Many in the country’s film community took unprecedented actions of solidarity with the protesters. Taraneh Alidoosti, who played Leila in Roustayi’s film, published a picture of herself without the hijab on Instagram, brandishing a banner with the movement’s slogan, borrowed from the Kurdish movements in Syria and Turkey: Women, Life, Freedom. She was thrown in jail in December 2022, only to be freed the next month after posting a huge bail. Other actors and filmmakers suffered similar fates. As he had promised in Cannes, Roustayi refused to accept any of the suggested cuts that the Iranian authorities had imposed on “Leila’s Brothers” as a condition for its public screening. The film was thus denied a permit, imposing a massive financial cost on its makers. In August 2023, Roustayi, along with his co-producer on the film, was sentenced to six months in prison for the crime of taking the film to Cannes without permission from the Ministry of Culture and Islamic Guidance.
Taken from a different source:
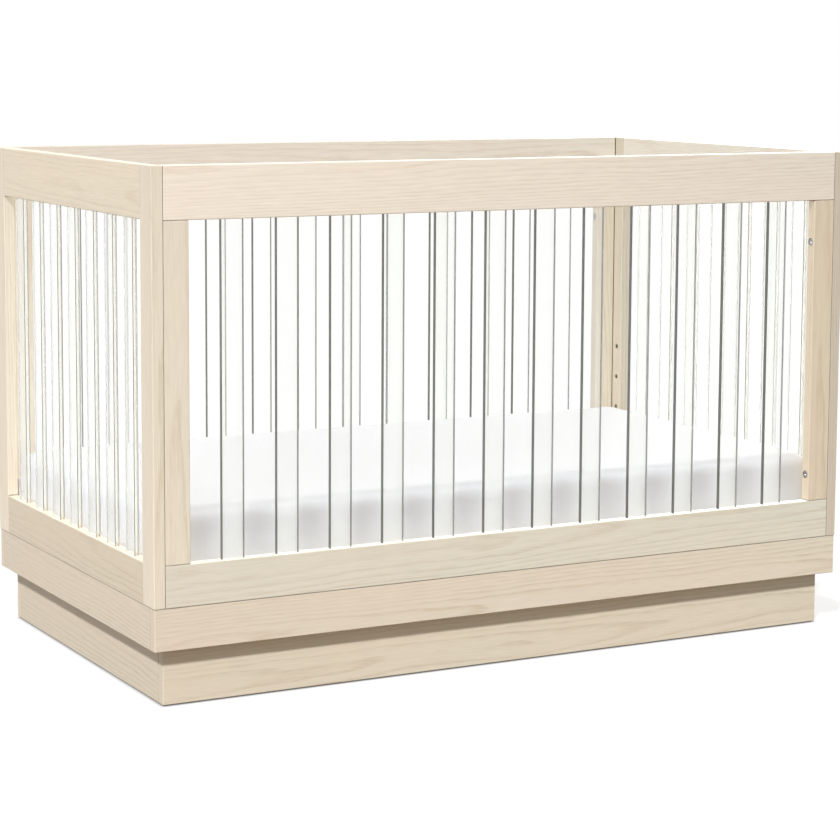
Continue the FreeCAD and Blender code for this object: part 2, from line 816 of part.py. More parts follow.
def make_angle(panel):
    """A steel angle: its upright leg keeps the mattress in, its flat leg carries the wires."""
    is_side = panel in SIDES
    half = side_angle_half if is_side else end_angle_half
    leg = crib.angle_leg
    thickness = crib.angle_thickness
    angle = new_body(f"support_{panel}_angle")
    sketch = sketch_across(angle, "x")
    draw_outline(sketch, [(0, 0), (leg, 0), (leg, thickness), (thickness, thickness), (thickness, leg),
                          (0, leg)])
    pad(angle, "x", sketch, half * 2)
    if not is_side:
        spots = [(half + spot * side, crib.rivet_height) for spot in rivet_spots for side in (-1, 1)]
        bore(angle, "-y", 0, spots, crib.rivet_diameter, thickness)
    inset = half_depth - support_y if is_side else half_length - bracket_inner_x
    place_on(panel, angle, -half, inset, support_base)
    node(angle, angle.Name)


for panel in PANELS:
    make_angle(panel)

wire_radius = crib.wire_diameter / 2
cross_wire_level = support_base + crib.angle_thickness + wire_radius
cross_wire_half = support_y - crib.angle_thickness
cross_wire_reach = side_angle_half - crib.cross_wire_end_distance
cross_wires = new_body("support_cross_wires")
sketch = sketch_across(cross_wires, "y", -cross_wire_reach, -cross_wire_half, cross_wire_level)
draw_circle(sketch, 0, 0, crib.wire_diameter)
pad(cross_wires, "y", sketch, cross_wire_half * 2)
row_of(cross_wires, "x", crib.cross_wire_count, cross_wire_reach * 2 / (crib.cross_wire_count - 1))
node(cross_wires, "support_cross_wires")

long_wire_half = bracket_inner_x - crib.angle_leg
long_wire_reach = support_y - crib.long_wire_side_distance
long_wires = new_body("support_long_wires")
sketch = sketch_across(long_wires, "x", -long_wire_half, -long_wire_reach,
                       cross_wire_level - crib.wire_diameter)
draw_circle(sketch, 0, 0, crib.wire_diameter)
pad(long_wires, "x", sketch, long_wire_half * 2)
row_of(long_wires, "y", crib.long_wire_count, long_wire_reach * 2 / (crib.long_wire_count - 1))
node(long_wires, "support_long_wires")

# A bracket hooks over its bolt from above: the slot is open at the bottom.
hook_above_support = hook_height - support_base
brackets = new_body("support_corner_brackets")
tab_top = hook_above_support + crib.bracket_above_hook
foot_top = crib.bracket_foot_height
outline = [(-crib.bracket_tab_outer, 0), (crib.bracket_foot_length, 0),
           (crib.bracket_foot_length, foot_top), (crib.bracket_tab_inner, foot_top),
           (crib.bracket_tab_inner, tab_top), (-crib.bracket_tab_outer, tab_top)]
sketch = sketch_across(brackets, "x", -bracket_x, -hole_y, support_base)
draw_outline(sketch, outline)
pad(brackets, "x", sketch, crib.bracket_thickness)
slot_width = crib.bolt_diameter + crib.hook_clearance * 2
sketch = sketch_across(brackets, "x", -bracket_inner_x, -hole_y, support_base)
draw_outline(sketch, rectangle(-slot_width / 2, as_size(0), slot_width, hook_above_support))
cut(brackets, "+x", sketch, crib.bracket_thickness)
hook = sketch_across(brackets, "x", -bracket_inner_x, -hole_y, hook_height)
draw_circle(hook, 0, 0, slot_width)
cut(brackets, "+x", hook, crib.bracket_thickness)
rivet_holes = sketch_across(brackets, "x", -bracket_inner_x, 0, support_base)
for spot in rivet_spots:
    draw_circle(rivet_holes, -spot, crib.rivet_height, crib.rivet_diameter)
cut(brackets, "+x", rivet_holes, crib.bracket_thickness)
mirror(brackets, "x", "y")
node(brackets, "support_corner_brackets")

rivets = new_body("support_rivets")
grip = crib.bracket_thickness + crib.angle_thickness
head = crib.rivet_head_height
rivet_radius = crib.rivet_diameter / 2
head_radius = crib.rivet_head_diameter / 2
rivet_outline = [(0, 0), (grip + head, 0), (grip + head, head_radius / 2), (grip + head / 2, head_radius),
                 (grip, head_radius), (grip, rivet_radius), (0, rivet_radius)]
for spot in rivet_spots:
    revolve(rivets, "x", -bracket_x, -spot, support_base + crib.rivet_height, rivet_outline)
mirror(rivets, "x", "y")
node(rivets, "support_rivets")


# ---- mattress ----------------------------------------------------------------------------------

mattress = new_body("mattress")
mattress_base = cross_wire_level + wire_radius + crib.mattress_above_wires
sketch = sketch_across(mattress, "z", -mattress_length / 2, -mattress_width / 2, mattress_base)
draw_outline(sketch, rectangle(as_size(0), as_size(0), mattress_length, mattress_width))
block = pad(mattress, "z", sketch, crib.mattress_thickness)
doc.recompute()
upright = []
for index, edge in enumerate(block.Shape.Edges, start=1):
    if edge.BoundBox.ZLength > edge.BoundBox.XLength + edge.BoundBox.YLength:
        upright.append(f"Edge{index}")
corners = mattress.newObject("PartDesign::Fillet", "Corners")
corners.Base = (block, upright)
bind(corners, "Radius", crib.mattress_corner_radius)
doc.recompute()
level_edges = []
for index, edge in enumerate(corners.Shape.Edges, start=1):
    if edge.BoundBox.ZLength < crib.edge_radius.value:
        level_edges.append(f"Edge{index}")
rounding = mattress.newObject("PartDesign::Fillet", "Rounding")
rounding.Base = (corners, level_edges)
bind(rounding, "Radius", crib.mattress_edge_radius)
node(mattress, "mattress")


# ---- checks and export -------------------------------------------------------------------------

doc.recompute()
for thing in doc.Objects:
    if "Invalid" in thing.State or "Error" in thing.State:
        raise RuntimeError(f"{thing.Label} of {thing.getParent()} did not build: {thing.State}")
    if thing.isDerivedFrom("PartDesign::Pocket"):
        before = thing.BaseFeature.Shape.Volume
        if before - thing.Shape.Volume < 1:
            raise RuntimeError(f"{thing.Name} removed nothing")
for piece in nodes:
    if piece.Shape.isNull() or not piece.Shape.isValid():
        raise RuntimeError(f"{piece.Label} has no valid shape")
os.makedirs("parts", exist_ok=True)
for piece in nodes:
    piece.Shape.exportStep(f"parts/{piece.Label}.step")
    print(piece.Label, len(piece.Shape.Solids), "solids", round(piece.Shape.Volume / 1000), "cm3")
print(len(nodes), "nodes")
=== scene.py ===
# %% [markdown]
# # A baby crib in washed pine and clear acrylic
# The crib's shape comes packed from CAD: four framed panels with clear slats, a skirt and a recessed
# plinth, a steel support and a plain block for the mattress. Here it gets its finishes, and the block
# becomes a soft mattress. The CAD parts stay where they are, because their places are already right.

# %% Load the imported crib
import json
import math

import bpy
import numpy as np
from mathutils import Matrix, Vector


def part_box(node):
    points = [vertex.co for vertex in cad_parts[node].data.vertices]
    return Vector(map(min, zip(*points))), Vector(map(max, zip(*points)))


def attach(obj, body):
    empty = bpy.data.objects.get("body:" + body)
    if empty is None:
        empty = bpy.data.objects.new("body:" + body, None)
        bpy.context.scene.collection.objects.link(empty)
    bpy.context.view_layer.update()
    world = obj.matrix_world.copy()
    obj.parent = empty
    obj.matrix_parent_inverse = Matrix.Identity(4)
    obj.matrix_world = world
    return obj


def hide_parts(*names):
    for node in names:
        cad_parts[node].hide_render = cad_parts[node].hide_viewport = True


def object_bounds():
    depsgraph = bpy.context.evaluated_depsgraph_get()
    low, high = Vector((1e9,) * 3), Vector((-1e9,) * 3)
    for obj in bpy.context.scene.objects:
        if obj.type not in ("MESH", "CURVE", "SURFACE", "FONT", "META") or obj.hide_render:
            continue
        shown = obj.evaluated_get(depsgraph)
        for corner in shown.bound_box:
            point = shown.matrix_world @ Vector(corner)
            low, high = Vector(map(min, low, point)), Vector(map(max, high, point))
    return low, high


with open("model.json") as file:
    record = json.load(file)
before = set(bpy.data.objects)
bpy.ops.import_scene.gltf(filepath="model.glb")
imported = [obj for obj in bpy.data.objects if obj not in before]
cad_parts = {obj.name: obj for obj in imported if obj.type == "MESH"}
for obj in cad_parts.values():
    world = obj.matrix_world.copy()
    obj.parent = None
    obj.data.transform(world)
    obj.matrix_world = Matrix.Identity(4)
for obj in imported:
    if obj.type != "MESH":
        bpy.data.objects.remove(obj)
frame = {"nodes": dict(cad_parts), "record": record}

crib_low, crib_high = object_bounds()
crib_middle = (crib_low + crib_high) / 2
print("crib:", [round(side * 1000) for side in crib_high - crib_low], "mm")

# %% [markdown]
# ## Colours
# A paint chart or a screen gives a colour as sRGB, which is bent for the eye, while a shader adds up
# light and so needs linear numbers. One function turns the first into the second, for every finish.


# %% Turn an sRGB hex colour to linear
def linear(hex_colour):
    """Takes two hex digits a channel, then undoes the sRGB curve: a short straight toe, then a power."""
    channels = [int(hex_colour[i:i + 2], 16) / 255 for i in (1, 3, 5)]
    return tuple(c / 12.92 if c <= 0.04045 else ((c + 0.055) / 1.055) ** 2.4 for c in channels)


def solid(hex_colour):
    return (*linear(hex_colour), 1.0)


print("linear mid grey:", [round(c, 3) for c in linear("#808080")])

# %% [markdown]
# ## Building materials from nodes
# A finish is a small network. One helper adds any node, sets what stays the same and links what
# varies, so that each finish below reads as a list of what is mixed with what.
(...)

This led to outrage in Iran and beyond. They served nine days, with the remainder of their sentences suspended over five years, during which they have to take a course in Islamist reeducation and stay away from other members of the Iranian film community.

As Iranian filmmakers have flourished in recent years, the conditions in their country have worsened in every way. In Iran, there seems to be a perverse relationship between cinematic excellence and governmental cruelty. No, the cinematic community has not overthrown the government or changed things fundamentally. Nor are most Iranian films directly political or of the journalistic speak-truth-to-power kind. But those who demand that artists pick up a bullhorn, or a machine gun, forget the roots of Iran’s cinematic triumph. Iranian films have countered a political regime bent on penetrating every aspect of life by centering a force of sheer humanity; by showing that there is more to life than slogans; by demonstrating that truth is not absolute.

In a climate of hostility and repression, what has mattered is not what Iranians films do or say, but what they are. And what they are is a zone of freedom, shrewdly and miraculously extracted from the unfreedom that surrounds them.